Issues: 1. Challenge to approval of resolution plan under Section 31 of the I&B Code. 2. Allegation of joint ineligibility of resolution applicants under Section 29A of the I&B Code.
Analysis: 1. The judgment deals with a challenge to the approval of a resolution plan under Section 31 of the Insolvency and Bankruptcy (I&B) Code. The Corporate Insolvency Resolution Process was initiated against a specific company, and the Resolution Professional filed an application for approval of the plan submitted by a group of Resolution Applicants. The Adjudicating Authority approved the plan, leading to the appeal by the Appellant against this approval.

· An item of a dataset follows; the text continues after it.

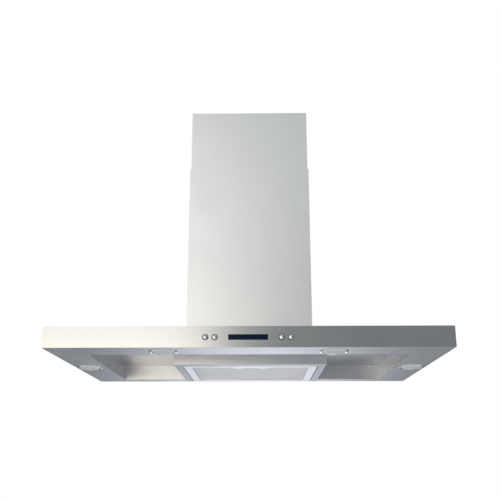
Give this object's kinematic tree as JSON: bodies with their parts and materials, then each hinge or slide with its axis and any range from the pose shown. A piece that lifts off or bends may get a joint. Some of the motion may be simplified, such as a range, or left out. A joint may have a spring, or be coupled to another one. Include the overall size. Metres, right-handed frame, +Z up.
{
  "type": "island range hood",
  "caption": "Island range hood: flat rectangular canopy with front buttons and display, lamps and a grease filter underneath, on a square telescopic chimney hung from the ceiling.",
  "frame": {"origin": "centre of the ceiling plate's top face, which is the centre of its four ceiling holes", "axes": "+Z up into the ceiling, -Y towards the front with the controls, +X to the right when the controls are faced"},
  "size_m": [0.9, 0.604, 0.653],
  "materials": {
    "brushed_stainless": "brushed",
    "liner_stainless": "satin",
    "galvanised_steel": "galvanised",
    "zinc_plated_steel": "zinc plated",
    "polished_chrome": "polished",
    "filter_aluminium": "satin",
    "capacitor_can": "drawn",
    "black_plastic": "moulded",
    "grey_plastic": "moulded",
    "motor_iron": "painted",
    "rubber": "moulded",
    "lens_glass": "frosted",
    "dark_glass": "polished",
    "board_laminate": "laminate",
    "lead_insulation": "extruded"
  },
  "bodies": {
    "ceiling_frame": {"ceiling_plate": "zinc_plated_steel", "upper_posts": "zinc_plated_steel", "upper_post_bolts": "zinc_plated_steel"},
    "upper_chimney": {"upper_cover_front": "brushed_stainless", "upper_cover_back": "brushed_stainless", "upper_cover_screws": "polished_chrome"},
    "hood": {"lower_posts": "zinc_plated_steel", "post_clamp_bolts": "polished_chrome", "post_clamp_nuts": "polished_chrome", "frame_screws": "zinc_plated_steel", "lower_cover_front": "brushed_stainless", "lower_cover_back": "brushed_stainless", "lower_cover_screws": "polished_chrome", "canopy_shell": "brushed_stainless", "canopy_liner": "liner_stainless", "filter_housing": "liner_stainless", "filter_hinge_brackets": "zinc_plated_steel", "blower_box": "galvanised_steel", "blower_box_screws": "zinc_plated_steel", "scroll_housing": "black_plastic", "inlet_ring": "grey_plastic", "fan_motor": "motor_iron", "motor_bracket": "zinc_plated_steel", "motor_grommets": "rubber", "motor_screws": "zinc_plated_steel", "run_capacitor": "capacitor_can", "capacitor_clip": "zinc_plated_steel", "outlet_collar": "black_plastic", "damper_pin": "polished_chrome", "junction_box": "galvanised_steel", "junction_box_lid": "galvanised_steel", "cable_gland": "black_plastic", "terminal_block": "grey_plastic", "lamp_bezels": "polished_chrome", "lamp_lenses": "lens_glass", "lamp_reflectors": "polished_chrome", "lamp_bulbs": "lens_glass", "lamp_cans": "galvanised_steel", "lamp_clips": "zinc_plated_steel", "lamp_transformer": "black_plastic", "control_housing": "black_plastic", "control_board": "board_laminate", "display_module": "black_plastic", "display_window": "dark_glass", "tact_switches": "black_plastic", "button_guide_plate": "black_plastic", "wiring_harness": "lead_insulation"},
    "fan": {"fan_wheel": "grey_plastic", "motor_shaft": "polished_chrome"},
    "front_flap": {"damper_flap_front": "grey_plastic"},
    "rear_flap": {"damper_flap_rear": "grey_plastic"},
    "filter": {"filter_frame": "filter_aluminium", "filter_mesh": "filter_aluminium", "filter_hinge_pins": "polished_chrome", "latch_housing": "filter_aluminium"},
    "latch": {"filter_latch": "black_plastic"},
    "button_light": {"button_light": "polished_chrome"},
    "button_slower": {"button_slower": "polished_chrome"},
    "button_faster": {"button_faster": "polished_chrome"},
    "button_power": {"button_power": "polished_chrome"}
  },
  "joints": [
    {"name": "height_adjust", "type": "slide", "parent": "ceiling_frame", "child": "hood", "axis": [0, 0, -1], "range_m": [-0.08, 0.15]},
    {"name": "upper_cover_slide", "type": "slide", "parent": "ceiling_frame", "child": "upper_chimney", "axis": [0, 0, -1], "range_m": [0, 0.06]},
    {"name": "fan_spin", "type": "hinge", "parent": "hood", "child": "fan", "pos_m": [0, 0.05, -0.49], "axis": [1, 0, 0], "continuous": true},
    {"name": "front_flap_hinge", "type": "hinge", "parent": "hood", "child": "front_flap", "pos_m": [0, -0.02, -0.34], "axis": [-1, 0, 0], "range_deg": [0, 80]},
    {"name": "rear_flap_hinge", "type": "hinge", "parent": "hood", "child": "rear_flap", "pos_m": [0, -0.02, -0.34], "axis": [1, 0, 0], "range_deg": [0, 80]},
    {"name": "filter_tilt", "type": "hinge", "parent": "hood", "child": "filter", "pos_m": [0, 0.283, -0.64], "axis": [1, 0, 0], "range_deg": [0, 75]},
    {"name": "latch_slide", "type": "slide", "parent": "filter", "child": "latch", "axis": [0, 1, 0], "range_m": [0, 0.005], "stiffness_N_per_m": 400, "springref_m": -0.002},
    {"name": "button_light_press", "type": "slide", "parent": "hood", "child": "button_light", "axis": [0, 1, 0], "range_m": [0, 0.002], "stiffness_N_per_m": 800, "springref_m": -0.001},
    {"name": "button_slower_press", "type": "slide", "parent": "hood", "child": "button_slower", "axis": [0, 1, 0], "range_m": [0, 0.002], "stiffness_N_per_m": 800, "springref_m": -0.001},
    {"name": "button_faster_press", "type": "slide", "parent": "hood", "child": "button_faster", "axis": [0, 1, 0], "range_m": [0, 0.002], "stiffness_N_per_m": 800, "springref_m": -0.001},
    {"name": "button_power_press", "type": "slide", "parent": "hood", "child": "button_power", "axis": [0, 1, 0], "range_m": [0, 0.002], "stiffness_N_per_m": 800, "springref_m": -0.001}
  ]
}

2. The main contention raised by the Appellant was the joint ineligibility of the Resolution Applicants under Section 29A of the I&B Code. The Appellant argued that one of the Resolution Applicants was a related party to a Director of the Corporate Debtor, making them jointly ineligible under Section 29A. The Resolution Applicants denied this allegation, stating they had no connection with the mentioned Director.
3. The judgment refers to the provisions of Section 29A of the I&B Code, which outlines the criteria for a person to be ineligible as a resolution applicant. Citing the Supreme Court case of "Arcelormittal India Private Limited v. Satish Kumar Gupta and Ors.", the judgment emphasizes that ineligibility must be assessed at the time of submitting the resolution plan by the Resolution Applicant.
4. The judgment highlights that the Director in question had resigned and transferred shares before the initiation of the Corporate Insolvency Resolution Process. As a result, the Director had ceased to be associated with the Corporate Debtor by the time the Resolution Plan was submitted. Therefore, the Resolution Applicants could not be considered ineligible at the time of plan submission based on their connection with the former Director.
5. Ultimately, the Appellate Tribunal found no merit in the appeal challenging the approval of the resolution plan. The appeal was dismissed, and no costs were awarded. The judgment provides a detailed analysis of the timeline of events, the relevant legal provisions, and the application of the law to the specific circumstances of the case.